I also wondered what would be in my students’ book boxes at the beginning of the school year before I had a chance to assess my students-when many aren’t reading and aren’t independent. I liked the book’s suggestion about teaching the children the three different ways to read first. It explains it so well. The book suggests having 3-8 books in the book boxes for Reading to Self. I figured that I would use picture books and Level A books, but I could also have things like an ABC chart, name chart… even some copies of familiar nursery rhymes in their book boxes,too. I could even run off the poems/chants/songs that we learn for them to put in a poetry journal and keep that in their book boxes.
I found some resources for the Daily Five and CAFE on a wiki at http://flbreading.wikispaces.com/thedaily5. Mrs. Crowder has some forms on her website: http://teacherweb.com/TX/Copperfield/MrsCrowder/apt34.aspx .
I went on proteacher.net. I found two discussion groups. One is called The Daily Five and CAFE. The other one is called Kindergarten Daily Five. You can also visit the Peony Room for more discussions about the Daily Five.

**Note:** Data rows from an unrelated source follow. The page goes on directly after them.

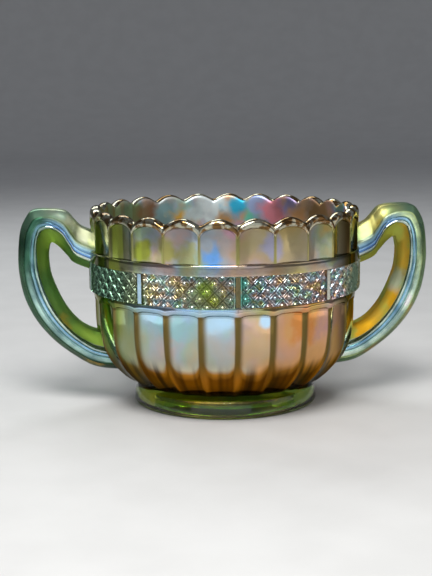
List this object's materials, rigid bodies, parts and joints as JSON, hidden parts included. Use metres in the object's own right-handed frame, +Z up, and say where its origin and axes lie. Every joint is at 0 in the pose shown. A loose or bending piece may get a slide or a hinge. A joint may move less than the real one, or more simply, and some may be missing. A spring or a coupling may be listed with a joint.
{
  "type": "carnival glass bowl",
  "caption": "Open pressed-glass sugar bowl on a foot ring, with a fluted body, scalloped lip, raised diamond band and two ear handles, in green glass with an iridescent film.",
  "frame": {"origin": "centre of the foot ring's underside, on the surface the bowl stands on", "axes": "+Z up through the bowl's mouth, +X from handle to handle, -Y is the front mould seam"},
  "size_m": [0.1658, 0.1102, 0.0797],
  "materials": {
    "iridescent_glass": "green pressed glass under a gold to lavender iridescent film",
    "band_glass": "green pressed glass under a silvery iridescent film",
    "green_glass": "clear yellow-green glass, fire-polished",
    "handle_glass": "clear green glass with a light blue and gold iridescent film"
  },
  "bodies": {
    "root": {"scalloped_collar": "iridescent_glass", "diamond_band": "band_glass", "lower_bowl": "iridescent_glass", "foot_ring": "green_glass", "left_handle": "handle_glass", "right_handle": "handle_glass"}
  },
  "joints": []
}
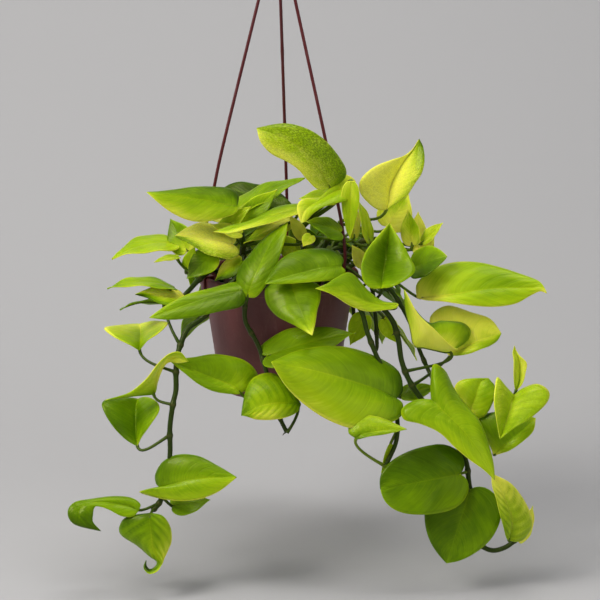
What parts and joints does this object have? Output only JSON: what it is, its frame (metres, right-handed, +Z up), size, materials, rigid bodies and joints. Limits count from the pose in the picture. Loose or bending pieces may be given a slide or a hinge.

How do you think you will use the Daily Five in your classroom? How much time do you have for your literacy block?
I found this site with resources for D5. http://www.sanjuan.edu/webpages/gguthrie/balanced_literacy.cfm?subpage=127464. Jess Meacham also has some things on her site. Click on anchor charts. Then scroll down to find the anchor charts she makes with her students.
Hi! I teach kindergarten and we have flexible reading groups or…ability groups if you will. These run for 1 hour daily. I have daily 5 running during the reading group time, as well as during my classroom, but have had to “adapt” with all of the switching of children. Is anyone else running into this? I have found ways to make it work…and feel good about it. But, would love to hear what others are doing!